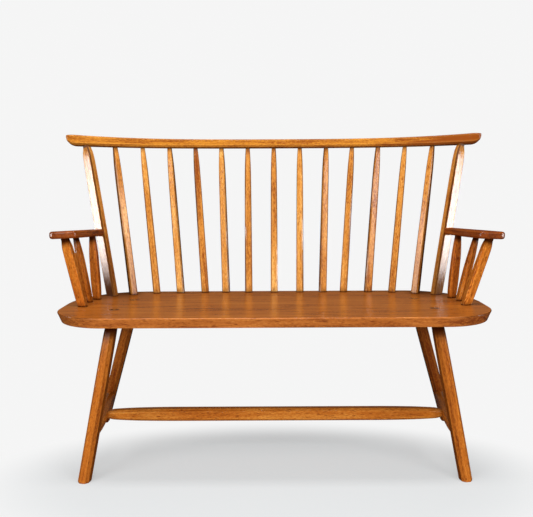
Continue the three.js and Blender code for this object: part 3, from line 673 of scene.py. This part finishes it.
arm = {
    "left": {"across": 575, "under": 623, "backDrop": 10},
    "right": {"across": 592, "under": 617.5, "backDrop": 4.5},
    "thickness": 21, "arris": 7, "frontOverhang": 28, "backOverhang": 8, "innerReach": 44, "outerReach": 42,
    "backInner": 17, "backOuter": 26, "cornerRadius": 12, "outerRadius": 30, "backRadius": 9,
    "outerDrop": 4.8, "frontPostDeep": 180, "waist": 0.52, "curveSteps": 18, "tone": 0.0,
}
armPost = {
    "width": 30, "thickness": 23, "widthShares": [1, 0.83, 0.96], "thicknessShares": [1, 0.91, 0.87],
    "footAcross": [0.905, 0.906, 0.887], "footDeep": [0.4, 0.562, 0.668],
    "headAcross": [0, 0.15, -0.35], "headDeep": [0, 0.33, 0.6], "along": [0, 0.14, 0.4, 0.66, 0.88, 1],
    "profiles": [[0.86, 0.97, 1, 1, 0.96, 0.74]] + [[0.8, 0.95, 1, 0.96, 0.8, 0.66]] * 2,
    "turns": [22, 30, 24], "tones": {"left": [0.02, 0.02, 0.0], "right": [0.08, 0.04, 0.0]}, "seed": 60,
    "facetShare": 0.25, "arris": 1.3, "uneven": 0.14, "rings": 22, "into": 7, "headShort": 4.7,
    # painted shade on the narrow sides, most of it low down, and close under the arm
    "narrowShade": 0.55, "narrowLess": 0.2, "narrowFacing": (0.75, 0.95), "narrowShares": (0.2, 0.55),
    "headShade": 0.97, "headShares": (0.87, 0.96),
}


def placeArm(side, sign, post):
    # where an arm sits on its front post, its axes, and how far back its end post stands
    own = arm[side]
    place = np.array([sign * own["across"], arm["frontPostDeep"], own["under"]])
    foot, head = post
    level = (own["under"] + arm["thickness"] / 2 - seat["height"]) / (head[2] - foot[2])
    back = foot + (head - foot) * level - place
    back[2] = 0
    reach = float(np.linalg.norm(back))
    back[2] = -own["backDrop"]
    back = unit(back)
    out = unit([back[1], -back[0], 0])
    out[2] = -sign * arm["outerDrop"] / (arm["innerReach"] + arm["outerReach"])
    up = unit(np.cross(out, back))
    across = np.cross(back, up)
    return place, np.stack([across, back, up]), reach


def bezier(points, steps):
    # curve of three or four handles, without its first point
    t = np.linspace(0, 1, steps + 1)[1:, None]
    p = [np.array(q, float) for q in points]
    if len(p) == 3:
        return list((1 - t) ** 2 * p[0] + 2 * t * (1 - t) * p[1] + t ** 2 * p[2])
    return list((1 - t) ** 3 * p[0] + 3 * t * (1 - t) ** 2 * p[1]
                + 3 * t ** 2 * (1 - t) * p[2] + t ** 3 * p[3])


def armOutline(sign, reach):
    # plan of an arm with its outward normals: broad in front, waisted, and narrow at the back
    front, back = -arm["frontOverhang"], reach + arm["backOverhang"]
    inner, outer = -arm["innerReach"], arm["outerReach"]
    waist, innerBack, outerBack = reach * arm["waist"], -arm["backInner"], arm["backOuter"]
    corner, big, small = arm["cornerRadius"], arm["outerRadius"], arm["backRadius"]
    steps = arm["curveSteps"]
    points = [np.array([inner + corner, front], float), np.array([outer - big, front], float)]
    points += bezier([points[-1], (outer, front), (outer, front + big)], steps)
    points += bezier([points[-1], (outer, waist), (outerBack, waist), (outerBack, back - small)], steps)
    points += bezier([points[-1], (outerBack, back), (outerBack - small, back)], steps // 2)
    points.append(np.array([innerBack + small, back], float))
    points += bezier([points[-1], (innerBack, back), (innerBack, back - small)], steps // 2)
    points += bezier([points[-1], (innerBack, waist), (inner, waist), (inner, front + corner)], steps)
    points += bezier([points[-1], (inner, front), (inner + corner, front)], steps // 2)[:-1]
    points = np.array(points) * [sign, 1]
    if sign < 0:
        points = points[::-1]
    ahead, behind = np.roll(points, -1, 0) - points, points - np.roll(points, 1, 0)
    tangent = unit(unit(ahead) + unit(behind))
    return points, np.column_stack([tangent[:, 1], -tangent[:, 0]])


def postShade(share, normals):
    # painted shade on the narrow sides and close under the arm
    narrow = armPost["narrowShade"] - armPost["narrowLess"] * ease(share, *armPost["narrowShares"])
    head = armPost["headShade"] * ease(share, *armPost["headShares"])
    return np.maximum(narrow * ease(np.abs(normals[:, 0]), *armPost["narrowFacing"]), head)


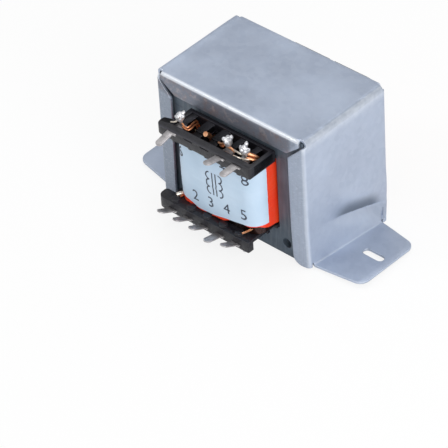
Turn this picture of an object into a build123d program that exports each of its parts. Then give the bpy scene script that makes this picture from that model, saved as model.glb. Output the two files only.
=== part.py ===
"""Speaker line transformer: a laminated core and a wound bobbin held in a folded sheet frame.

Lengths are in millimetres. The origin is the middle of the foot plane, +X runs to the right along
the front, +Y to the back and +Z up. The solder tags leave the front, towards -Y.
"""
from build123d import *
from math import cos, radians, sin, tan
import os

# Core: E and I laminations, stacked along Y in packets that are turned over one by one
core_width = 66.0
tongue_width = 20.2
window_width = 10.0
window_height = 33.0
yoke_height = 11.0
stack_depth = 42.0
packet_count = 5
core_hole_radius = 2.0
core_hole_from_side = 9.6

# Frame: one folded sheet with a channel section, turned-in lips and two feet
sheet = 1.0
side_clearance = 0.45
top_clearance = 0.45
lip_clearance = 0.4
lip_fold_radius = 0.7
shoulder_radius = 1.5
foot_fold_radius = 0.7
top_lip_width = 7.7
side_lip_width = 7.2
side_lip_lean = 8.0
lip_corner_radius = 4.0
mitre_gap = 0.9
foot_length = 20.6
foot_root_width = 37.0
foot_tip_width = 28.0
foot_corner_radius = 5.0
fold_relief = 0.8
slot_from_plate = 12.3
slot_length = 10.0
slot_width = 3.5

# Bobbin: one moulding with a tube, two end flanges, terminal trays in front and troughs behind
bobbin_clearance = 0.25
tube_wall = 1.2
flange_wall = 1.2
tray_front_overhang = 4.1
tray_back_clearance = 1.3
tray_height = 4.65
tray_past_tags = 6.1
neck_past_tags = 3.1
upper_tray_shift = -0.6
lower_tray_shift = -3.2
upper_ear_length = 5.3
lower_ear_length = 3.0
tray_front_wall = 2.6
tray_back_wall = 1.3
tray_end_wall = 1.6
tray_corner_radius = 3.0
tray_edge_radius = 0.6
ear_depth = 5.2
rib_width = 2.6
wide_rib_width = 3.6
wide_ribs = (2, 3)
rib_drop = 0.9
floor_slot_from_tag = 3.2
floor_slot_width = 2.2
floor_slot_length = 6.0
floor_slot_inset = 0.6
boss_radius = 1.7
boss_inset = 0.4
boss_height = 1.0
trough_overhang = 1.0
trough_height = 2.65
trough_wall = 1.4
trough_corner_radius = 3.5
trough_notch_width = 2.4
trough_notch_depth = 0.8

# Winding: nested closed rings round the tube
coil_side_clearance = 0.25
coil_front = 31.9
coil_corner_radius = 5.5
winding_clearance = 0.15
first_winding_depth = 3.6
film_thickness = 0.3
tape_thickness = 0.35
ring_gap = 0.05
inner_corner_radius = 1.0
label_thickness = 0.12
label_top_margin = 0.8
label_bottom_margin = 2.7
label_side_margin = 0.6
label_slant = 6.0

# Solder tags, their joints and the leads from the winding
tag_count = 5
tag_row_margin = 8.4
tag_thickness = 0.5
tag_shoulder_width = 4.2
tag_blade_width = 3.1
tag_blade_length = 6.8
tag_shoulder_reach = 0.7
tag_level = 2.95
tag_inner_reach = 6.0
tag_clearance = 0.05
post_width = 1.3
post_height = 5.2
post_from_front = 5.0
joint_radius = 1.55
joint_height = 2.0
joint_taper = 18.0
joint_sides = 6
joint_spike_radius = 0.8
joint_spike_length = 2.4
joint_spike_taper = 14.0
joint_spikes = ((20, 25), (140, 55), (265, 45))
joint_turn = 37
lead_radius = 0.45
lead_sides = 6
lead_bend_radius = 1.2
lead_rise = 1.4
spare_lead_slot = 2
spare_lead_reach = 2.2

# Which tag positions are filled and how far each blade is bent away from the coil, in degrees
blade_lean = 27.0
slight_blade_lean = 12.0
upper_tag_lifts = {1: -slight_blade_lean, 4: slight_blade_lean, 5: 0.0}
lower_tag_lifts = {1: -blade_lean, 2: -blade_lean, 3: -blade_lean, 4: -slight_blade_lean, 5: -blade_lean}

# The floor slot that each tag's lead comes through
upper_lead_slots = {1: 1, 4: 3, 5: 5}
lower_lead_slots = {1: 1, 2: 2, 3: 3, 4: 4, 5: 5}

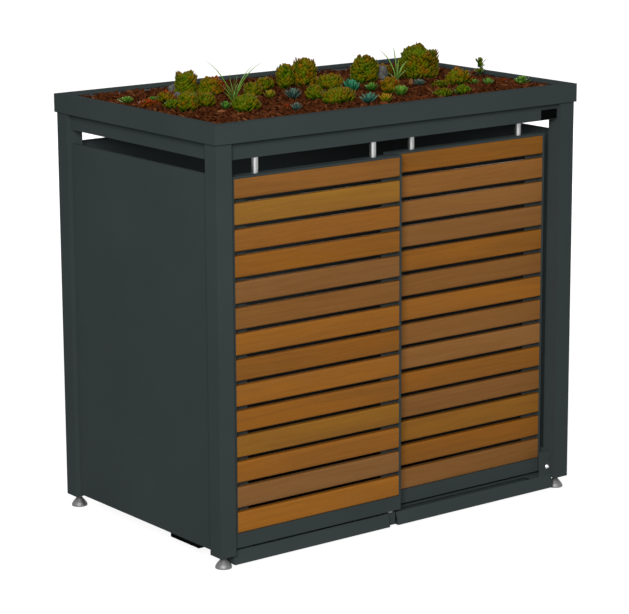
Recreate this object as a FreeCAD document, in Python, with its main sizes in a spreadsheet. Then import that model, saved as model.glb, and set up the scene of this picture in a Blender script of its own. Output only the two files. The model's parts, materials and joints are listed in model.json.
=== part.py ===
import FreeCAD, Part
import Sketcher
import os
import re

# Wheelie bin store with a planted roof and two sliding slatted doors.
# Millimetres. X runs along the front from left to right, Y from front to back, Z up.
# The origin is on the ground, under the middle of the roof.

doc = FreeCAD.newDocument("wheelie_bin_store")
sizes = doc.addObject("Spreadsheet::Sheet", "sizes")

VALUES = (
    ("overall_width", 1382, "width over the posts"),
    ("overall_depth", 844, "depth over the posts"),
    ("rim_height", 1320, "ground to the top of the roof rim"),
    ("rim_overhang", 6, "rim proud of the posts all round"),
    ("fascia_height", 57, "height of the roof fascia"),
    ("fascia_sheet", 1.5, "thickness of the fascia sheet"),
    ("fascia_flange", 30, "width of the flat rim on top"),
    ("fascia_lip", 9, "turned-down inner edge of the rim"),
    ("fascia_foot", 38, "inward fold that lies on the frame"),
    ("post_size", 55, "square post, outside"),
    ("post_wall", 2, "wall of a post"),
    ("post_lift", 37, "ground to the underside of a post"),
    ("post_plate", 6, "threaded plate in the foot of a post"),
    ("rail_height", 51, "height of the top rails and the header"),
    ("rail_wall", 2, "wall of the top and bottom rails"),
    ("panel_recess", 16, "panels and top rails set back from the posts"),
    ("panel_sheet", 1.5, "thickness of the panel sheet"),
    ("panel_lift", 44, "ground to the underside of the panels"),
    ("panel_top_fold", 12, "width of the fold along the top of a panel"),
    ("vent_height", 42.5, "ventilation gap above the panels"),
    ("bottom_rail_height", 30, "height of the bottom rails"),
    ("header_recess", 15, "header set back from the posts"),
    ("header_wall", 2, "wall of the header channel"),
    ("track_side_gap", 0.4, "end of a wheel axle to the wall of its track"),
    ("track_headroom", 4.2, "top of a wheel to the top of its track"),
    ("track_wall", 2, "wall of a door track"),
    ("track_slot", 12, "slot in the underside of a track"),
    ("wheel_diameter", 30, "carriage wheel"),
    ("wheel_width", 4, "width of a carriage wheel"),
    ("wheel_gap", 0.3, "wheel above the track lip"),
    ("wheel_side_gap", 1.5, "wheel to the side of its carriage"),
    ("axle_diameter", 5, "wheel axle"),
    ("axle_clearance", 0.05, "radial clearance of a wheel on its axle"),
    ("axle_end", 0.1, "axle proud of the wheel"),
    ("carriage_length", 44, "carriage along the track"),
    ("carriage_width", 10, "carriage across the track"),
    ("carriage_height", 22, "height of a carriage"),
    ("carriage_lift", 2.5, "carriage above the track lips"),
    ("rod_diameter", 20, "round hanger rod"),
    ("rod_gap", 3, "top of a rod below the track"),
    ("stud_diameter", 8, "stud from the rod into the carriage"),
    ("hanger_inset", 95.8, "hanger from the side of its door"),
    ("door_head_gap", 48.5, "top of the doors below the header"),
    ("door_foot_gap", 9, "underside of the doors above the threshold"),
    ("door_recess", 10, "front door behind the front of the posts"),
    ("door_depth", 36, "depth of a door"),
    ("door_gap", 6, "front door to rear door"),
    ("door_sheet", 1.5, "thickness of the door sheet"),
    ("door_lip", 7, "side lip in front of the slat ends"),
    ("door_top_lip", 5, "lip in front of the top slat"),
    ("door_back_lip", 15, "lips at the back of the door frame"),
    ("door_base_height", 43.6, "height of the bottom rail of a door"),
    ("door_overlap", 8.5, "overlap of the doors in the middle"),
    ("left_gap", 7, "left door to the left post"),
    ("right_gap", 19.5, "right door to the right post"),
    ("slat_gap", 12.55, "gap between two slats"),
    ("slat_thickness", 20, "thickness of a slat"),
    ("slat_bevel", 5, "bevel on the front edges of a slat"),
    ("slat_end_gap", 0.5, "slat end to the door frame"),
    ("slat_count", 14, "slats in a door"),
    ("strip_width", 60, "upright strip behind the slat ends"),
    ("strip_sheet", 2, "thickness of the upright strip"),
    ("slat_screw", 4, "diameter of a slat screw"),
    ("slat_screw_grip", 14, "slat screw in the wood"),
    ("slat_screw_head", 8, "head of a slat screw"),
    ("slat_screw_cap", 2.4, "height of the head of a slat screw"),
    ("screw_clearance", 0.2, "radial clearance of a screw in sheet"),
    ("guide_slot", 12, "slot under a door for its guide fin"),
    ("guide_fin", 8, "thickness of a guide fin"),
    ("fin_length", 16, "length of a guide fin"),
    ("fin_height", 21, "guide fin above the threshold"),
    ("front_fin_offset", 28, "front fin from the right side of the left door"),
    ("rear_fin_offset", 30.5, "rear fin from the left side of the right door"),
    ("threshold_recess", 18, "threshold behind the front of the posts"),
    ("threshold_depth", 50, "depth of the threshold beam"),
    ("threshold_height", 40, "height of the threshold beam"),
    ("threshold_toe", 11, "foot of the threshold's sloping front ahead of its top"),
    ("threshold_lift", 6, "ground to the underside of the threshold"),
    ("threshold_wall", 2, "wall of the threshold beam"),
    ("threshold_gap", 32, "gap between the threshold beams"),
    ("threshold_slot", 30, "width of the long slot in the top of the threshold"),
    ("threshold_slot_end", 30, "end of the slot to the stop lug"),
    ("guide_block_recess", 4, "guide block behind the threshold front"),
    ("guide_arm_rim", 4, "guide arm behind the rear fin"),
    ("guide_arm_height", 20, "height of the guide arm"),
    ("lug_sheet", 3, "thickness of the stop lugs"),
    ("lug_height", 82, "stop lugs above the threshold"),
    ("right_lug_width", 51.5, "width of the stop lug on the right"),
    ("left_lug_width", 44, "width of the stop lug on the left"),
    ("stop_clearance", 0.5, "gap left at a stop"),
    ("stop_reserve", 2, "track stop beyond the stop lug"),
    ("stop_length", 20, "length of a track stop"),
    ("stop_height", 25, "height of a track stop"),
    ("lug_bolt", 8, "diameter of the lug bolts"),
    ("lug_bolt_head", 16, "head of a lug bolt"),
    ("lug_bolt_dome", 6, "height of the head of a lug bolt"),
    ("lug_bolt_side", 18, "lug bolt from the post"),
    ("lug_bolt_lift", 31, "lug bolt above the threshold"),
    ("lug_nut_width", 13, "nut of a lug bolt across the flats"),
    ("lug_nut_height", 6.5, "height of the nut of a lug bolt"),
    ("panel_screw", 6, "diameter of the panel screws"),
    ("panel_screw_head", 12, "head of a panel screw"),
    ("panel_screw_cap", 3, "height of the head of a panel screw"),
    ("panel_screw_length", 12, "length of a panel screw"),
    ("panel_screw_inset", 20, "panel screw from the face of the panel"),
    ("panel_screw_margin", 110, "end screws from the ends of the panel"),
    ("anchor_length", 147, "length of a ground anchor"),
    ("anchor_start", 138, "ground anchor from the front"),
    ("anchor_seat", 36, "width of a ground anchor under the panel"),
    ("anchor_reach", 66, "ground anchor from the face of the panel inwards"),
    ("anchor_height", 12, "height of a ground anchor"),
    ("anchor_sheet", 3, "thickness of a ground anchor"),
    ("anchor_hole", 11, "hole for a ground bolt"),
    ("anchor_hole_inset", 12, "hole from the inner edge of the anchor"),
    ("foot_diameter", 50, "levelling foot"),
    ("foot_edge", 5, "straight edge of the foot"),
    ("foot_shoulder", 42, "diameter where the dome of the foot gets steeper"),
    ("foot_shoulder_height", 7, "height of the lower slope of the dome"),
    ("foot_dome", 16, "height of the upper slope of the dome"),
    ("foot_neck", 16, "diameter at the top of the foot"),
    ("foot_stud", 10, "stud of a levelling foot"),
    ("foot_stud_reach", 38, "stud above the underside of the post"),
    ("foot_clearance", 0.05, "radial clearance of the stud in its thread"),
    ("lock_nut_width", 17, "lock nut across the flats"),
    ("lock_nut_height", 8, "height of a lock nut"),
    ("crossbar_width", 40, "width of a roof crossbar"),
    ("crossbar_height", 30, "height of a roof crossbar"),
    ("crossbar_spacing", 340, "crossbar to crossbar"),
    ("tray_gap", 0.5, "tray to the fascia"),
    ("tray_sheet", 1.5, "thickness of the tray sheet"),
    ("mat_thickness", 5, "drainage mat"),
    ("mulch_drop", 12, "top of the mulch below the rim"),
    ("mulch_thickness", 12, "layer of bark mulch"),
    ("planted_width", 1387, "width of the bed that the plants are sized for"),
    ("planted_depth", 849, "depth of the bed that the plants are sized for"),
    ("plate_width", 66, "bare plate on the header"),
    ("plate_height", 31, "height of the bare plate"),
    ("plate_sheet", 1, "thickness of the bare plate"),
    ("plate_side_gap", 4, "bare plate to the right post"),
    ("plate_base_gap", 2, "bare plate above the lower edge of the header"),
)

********

**What to produce:**
Pull out every line of the records that includes the string "FreeCAD".

**Exercise response:**
Recreate this object as a FreeCAD document, in Python, with its main sizes in a spreadsheet. Then import that model, saved as model.glb, and set up the scene of this picture in a Blender script of its own. Output only the two files. The model's parts, materials and joints are listed in model.json.
import FreeCAD, Part
doc = FreeCAD.newDocument("wheelie_bin_store")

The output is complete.